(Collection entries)
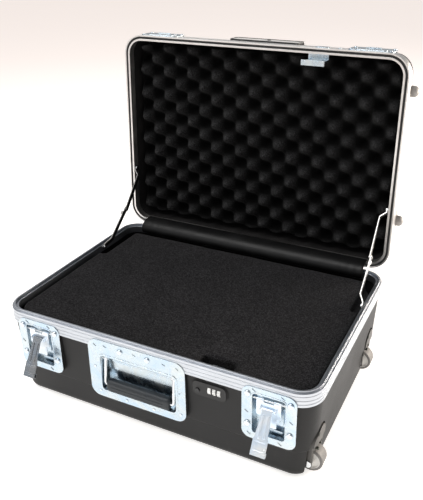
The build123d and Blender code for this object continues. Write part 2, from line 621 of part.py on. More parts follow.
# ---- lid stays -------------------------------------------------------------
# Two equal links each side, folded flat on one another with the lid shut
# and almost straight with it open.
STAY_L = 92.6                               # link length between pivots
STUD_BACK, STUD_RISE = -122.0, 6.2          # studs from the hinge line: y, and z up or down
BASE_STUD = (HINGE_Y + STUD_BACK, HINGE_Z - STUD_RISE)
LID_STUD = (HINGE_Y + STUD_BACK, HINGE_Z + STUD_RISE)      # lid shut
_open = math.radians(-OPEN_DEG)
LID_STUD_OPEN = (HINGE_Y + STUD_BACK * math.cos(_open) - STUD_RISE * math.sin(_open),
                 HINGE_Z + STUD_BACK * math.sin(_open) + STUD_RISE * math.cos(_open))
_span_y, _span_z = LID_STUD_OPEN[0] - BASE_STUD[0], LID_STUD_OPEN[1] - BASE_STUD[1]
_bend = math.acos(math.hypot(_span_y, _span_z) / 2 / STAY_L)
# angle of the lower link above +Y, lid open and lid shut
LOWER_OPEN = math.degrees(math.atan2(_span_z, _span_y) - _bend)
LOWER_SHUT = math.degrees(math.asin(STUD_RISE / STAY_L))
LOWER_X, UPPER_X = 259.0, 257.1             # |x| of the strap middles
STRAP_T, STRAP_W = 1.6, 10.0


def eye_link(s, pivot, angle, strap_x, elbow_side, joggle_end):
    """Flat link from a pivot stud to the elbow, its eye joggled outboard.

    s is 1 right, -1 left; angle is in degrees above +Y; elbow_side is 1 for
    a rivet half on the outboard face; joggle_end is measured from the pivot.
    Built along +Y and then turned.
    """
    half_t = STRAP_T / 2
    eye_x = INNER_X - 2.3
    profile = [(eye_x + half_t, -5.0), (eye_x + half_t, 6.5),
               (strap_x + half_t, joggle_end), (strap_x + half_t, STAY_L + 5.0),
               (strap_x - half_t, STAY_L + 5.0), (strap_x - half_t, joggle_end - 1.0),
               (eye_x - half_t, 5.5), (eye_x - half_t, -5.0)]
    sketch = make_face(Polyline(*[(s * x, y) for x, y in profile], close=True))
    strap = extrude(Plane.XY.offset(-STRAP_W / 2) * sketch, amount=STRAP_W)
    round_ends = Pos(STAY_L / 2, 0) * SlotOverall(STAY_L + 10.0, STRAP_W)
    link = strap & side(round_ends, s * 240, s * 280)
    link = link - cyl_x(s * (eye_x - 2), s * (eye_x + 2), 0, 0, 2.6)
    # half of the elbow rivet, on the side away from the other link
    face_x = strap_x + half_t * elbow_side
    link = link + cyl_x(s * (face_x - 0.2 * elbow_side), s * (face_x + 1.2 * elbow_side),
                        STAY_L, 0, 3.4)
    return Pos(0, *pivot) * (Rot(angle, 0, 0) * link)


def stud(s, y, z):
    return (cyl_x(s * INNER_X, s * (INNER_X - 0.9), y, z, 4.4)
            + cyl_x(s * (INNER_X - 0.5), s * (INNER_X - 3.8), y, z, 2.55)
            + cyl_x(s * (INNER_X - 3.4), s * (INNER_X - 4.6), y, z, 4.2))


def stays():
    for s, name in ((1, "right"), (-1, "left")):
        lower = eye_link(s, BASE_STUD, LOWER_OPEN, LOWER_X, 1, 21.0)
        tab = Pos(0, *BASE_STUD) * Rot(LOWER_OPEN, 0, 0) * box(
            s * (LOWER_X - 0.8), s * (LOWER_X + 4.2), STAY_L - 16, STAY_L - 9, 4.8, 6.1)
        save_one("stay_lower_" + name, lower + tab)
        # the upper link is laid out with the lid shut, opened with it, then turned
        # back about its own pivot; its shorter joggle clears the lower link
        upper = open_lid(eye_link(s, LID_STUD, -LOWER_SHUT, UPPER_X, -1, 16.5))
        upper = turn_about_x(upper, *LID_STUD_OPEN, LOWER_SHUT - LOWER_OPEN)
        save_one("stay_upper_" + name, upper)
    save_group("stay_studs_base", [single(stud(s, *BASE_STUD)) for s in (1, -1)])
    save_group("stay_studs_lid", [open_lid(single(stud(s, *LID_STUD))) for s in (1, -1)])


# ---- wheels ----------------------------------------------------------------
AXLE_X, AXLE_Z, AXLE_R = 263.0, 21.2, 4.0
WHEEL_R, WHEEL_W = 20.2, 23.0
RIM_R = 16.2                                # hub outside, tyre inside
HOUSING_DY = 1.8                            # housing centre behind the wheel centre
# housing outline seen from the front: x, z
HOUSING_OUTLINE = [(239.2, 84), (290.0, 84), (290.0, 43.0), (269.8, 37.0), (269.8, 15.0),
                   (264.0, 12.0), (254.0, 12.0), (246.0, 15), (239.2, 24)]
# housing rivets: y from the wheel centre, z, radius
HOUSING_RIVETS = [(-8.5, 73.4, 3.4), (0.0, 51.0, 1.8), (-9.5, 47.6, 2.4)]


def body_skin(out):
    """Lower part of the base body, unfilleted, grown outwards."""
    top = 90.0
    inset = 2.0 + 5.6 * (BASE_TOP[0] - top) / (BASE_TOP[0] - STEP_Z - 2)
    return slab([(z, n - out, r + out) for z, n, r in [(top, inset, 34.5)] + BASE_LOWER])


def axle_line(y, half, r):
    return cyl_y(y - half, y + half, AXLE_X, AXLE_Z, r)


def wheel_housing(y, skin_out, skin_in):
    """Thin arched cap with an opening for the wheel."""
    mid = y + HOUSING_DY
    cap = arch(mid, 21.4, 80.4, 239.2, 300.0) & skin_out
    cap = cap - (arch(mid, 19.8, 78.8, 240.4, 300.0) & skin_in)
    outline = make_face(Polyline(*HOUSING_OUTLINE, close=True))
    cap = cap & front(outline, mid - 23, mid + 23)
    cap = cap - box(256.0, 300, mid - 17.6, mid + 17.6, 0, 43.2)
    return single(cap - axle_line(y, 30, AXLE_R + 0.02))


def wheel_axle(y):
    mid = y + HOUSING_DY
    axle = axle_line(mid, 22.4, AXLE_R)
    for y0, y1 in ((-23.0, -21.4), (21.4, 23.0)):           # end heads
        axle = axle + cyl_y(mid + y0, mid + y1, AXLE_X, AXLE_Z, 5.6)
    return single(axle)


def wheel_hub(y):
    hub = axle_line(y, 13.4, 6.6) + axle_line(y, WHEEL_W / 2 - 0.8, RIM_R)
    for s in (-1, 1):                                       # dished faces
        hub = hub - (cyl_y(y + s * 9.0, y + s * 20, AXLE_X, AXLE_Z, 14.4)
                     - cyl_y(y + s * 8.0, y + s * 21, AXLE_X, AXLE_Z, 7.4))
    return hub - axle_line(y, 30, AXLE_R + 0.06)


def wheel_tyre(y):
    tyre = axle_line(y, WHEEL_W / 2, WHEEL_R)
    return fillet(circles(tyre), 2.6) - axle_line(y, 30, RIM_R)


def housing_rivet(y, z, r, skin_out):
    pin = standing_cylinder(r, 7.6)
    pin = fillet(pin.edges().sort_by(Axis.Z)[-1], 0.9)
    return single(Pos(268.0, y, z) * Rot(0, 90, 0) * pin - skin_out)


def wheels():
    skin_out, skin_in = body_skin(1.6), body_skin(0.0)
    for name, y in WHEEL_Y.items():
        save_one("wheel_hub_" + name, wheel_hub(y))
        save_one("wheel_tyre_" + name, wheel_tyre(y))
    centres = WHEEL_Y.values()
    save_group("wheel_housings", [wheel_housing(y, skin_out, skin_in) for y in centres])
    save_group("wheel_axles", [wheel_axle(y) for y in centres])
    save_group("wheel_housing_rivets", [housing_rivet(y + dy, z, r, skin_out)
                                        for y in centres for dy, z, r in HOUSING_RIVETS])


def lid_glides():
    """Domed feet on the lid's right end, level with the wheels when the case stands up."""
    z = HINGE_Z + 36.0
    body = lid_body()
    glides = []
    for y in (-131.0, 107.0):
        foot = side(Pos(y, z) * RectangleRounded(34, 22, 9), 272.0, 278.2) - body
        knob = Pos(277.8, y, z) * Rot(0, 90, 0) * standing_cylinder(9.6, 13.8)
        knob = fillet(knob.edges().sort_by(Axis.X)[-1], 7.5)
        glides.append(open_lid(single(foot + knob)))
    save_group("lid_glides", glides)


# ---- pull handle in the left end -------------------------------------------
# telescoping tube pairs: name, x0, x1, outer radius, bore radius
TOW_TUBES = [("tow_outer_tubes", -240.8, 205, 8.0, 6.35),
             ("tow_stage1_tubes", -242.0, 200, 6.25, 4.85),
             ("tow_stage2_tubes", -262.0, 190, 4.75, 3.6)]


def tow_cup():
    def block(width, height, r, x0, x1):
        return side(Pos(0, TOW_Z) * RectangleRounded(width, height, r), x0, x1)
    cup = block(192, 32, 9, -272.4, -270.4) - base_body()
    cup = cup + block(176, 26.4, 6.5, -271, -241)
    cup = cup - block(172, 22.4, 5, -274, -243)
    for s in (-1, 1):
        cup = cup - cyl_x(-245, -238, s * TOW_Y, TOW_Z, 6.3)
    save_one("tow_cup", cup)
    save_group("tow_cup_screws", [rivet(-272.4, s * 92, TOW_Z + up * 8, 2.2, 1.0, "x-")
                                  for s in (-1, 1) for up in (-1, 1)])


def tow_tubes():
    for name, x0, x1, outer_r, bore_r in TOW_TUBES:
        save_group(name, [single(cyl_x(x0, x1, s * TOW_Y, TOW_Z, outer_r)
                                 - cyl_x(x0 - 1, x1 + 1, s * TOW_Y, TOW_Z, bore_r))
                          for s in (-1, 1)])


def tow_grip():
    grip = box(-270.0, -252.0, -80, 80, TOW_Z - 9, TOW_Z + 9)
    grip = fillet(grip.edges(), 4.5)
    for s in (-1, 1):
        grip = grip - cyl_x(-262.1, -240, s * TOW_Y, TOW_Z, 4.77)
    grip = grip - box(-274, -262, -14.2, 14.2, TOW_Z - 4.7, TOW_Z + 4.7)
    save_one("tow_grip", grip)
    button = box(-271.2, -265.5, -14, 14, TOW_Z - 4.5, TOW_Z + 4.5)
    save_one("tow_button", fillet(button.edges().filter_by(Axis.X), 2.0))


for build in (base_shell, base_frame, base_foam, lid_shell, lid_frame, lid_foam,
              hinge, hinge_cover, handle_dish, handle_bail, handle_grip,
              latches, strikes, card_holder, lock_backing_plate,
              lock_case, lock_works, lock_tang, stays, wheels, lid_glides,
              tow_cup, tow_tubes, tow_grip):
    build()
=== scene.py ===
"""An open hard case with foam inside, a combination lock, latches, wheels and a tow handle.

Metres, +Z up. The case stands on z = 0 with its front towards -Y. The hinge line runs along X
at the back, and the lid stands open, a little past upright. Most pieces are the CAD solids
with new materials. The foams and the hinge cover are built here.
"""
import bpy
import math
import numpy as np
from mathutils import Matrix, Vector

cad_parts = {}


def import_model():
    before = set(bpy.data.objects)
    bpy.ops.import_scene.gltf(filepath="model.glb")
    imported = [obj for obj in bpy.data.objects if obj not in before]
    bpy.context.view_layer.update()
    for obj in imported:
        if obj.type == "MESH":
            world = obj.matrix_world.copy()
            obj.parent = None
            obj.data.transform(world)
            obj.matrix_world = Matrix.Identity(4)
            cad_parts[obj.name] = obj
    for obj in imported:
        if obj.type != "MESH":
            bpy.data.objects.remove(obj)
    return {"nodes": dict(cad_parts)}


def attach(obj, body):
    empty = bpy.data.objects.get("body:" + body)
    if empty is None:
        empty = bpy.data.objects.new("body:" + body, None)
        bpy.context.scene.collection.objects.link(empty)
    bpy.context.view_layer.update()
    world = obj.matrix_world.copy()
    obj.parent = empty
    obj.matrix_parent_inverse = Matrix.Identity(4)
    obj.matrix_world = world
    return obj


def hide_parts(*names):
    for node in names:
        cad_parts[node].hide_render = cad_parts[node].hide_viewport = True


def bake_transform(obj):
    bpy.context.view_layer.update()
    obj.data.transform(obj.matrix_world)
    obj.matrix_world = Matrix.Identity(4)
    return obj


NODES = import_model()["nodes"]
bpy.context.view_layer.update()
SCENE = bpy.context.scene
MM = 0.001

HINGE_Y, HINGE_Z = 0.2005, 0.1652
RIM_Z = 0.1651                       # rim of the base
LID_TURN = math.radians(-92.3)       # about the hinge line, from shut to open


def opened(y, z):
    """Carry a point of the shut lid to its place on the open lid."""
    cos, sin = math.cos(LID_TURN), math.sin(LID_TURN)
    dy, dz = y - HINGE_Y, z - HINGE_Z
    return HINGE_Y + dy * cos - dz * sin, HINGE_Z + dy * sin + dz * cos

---

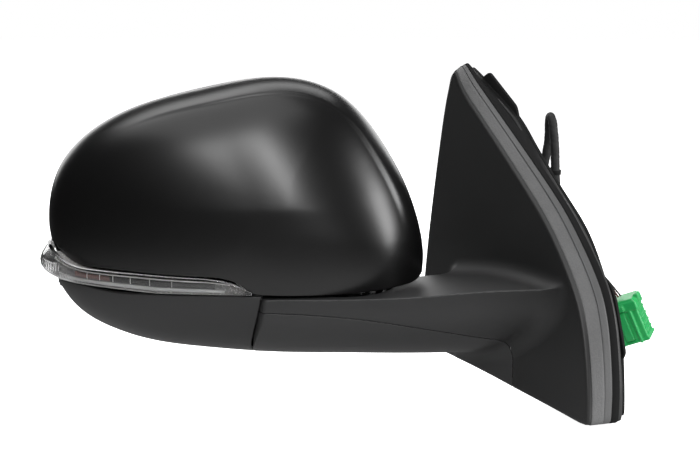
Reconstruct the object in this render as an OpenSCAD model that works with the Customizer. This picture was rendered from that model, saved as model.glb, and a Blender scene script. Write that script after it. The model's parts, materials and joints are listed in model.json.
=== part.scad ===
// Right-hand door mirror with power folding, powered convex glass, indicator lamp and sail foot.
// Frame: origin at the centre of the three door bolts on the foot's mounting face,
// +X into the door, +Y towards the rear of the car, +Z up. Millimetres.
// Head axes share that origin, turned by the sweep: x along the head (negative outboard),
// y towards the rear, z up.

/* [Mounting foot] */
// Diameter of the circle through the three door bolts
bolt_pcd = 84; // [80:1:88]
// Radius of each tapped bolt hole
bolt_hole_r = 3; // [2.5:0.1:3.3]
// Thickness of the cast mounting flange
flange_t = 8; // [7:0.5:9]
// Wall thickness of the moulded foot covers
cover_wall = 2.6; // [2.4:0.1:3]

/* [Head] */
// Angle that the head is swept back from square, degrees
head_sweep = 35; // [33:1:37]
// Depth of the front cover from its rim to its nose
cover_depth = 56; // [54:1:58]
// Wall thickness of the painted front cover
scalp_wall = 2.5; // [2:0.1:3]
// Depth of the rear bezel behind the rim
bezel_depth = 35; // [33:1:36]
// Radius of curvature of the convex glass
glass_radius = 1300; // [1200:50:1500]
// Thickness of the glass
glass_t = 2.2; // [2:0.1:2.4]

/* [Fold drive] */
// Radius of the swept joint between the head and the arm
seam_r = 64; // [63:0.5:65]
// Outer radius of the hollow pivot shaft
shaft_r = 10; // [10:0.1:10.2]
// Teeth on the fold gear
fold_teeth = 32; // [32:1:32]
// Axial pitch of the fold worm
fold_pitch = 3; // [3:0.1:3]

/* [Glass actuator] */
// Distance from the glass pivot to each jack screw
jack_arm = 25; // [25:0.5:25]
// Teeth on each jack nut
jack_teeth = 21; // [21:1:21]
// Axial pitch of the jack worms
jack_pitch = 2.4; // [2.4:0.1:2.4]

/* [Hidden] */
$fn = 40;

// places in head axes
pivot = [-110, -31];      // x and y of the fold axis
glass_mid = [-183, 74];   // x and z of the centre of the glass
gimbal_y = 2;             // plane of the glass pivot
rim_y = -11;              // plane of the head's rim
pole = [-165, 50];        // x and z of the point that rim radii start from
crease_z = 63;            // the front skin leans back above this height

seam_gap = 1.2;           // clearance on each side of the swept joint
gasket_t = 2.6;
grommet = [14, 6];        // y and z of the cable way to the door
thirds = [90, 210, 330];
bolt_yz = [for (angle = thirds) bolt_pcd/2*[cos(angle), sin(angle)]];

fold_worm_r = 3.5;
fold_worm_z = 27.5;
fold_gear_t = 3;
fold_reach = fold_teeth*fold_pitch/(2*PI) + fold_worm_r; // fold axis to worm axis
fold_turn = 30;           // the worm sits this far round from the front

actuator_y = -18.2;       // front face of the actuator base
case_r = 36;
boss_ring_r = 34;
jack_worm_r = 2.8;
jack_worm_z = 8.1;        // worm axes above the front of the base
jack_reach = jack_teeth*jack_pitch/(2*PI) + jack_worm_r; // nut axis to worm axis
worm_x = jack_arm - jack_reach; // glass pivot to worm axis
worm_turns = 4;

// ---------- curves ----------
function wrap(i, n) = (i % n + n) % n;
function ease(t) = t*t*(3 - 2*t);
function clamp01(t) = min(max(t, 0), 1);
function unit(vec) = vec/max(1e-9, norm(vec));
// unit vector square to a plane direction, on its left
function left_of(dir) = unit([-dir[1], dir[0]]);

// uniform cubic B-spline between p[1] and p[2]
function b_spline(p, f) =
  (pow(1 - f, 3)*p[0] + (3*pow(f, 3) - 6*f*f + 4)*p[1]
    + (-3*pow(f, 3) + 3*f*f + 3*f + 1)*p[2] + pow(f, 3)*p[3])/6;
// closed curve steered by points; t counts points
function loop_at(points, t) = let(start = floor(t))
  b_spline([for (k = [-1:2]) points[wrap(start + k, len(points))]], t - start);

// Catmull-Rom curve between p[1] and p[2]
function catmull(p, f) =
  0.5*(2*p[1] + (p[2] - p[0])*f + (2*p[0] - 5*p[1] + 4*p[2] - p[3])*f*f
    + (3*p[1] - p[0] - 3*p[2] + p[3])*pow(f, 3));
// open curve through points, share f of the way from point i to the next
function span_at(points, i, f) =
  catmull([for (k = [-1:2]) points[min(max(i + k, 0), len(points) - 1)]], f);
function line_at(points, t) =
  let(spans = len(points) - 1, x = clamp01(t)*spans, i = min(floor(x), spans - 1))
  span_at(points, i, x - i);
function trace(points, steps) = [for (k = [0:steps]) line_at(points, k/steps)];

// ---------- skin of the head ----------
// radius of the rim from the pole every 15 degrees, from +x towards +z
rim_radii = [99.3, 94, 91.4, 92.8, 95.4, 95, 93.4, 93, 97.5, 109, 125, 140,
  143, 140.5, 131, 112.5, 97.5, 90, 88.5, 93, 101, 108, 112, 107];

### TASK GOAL
Repeat these lines exactly and nothing more: the one containing "for build in", the one containing "imported = [obj", and all the lines between.

### FINISHED ANSWER
for build in (base_shell, base_frame, base_foam, lid_shell, lid_frame, lid_foam,
              hinge, hinge_cover, handle_dish, handle_bail, handle_grip,
              latches, strikes, card_holder, lock_backing_plate,
              lock_case, lock_works, lock_tang, stays, wheels, lid_glides,
              tow_cup, tow_tubes, tow_grip):
    build()
=== scene.py ===
"""An open hard case with foam inside, a combination lock, latches, wheels and a tow handle.

Metres, +Z up. The case stands on z = 0 with its front towards -Y. The hinge line runs along X
at the back, and the lid stands open, a little past upright. Most pieces are the CAD solids
with new materials. The foams and the hinge cover are built here.
"""
import bpy
import math
import numpy as np
from mathutils import Matrix, Vector

cad_parts = {}


def import_model():
    before = set(bpy.data.objects)
    bpy.ops.import_scene.gltf(filepath="model.glb")
    imported = [obj for obj in bpy.data.objects if obj not in before]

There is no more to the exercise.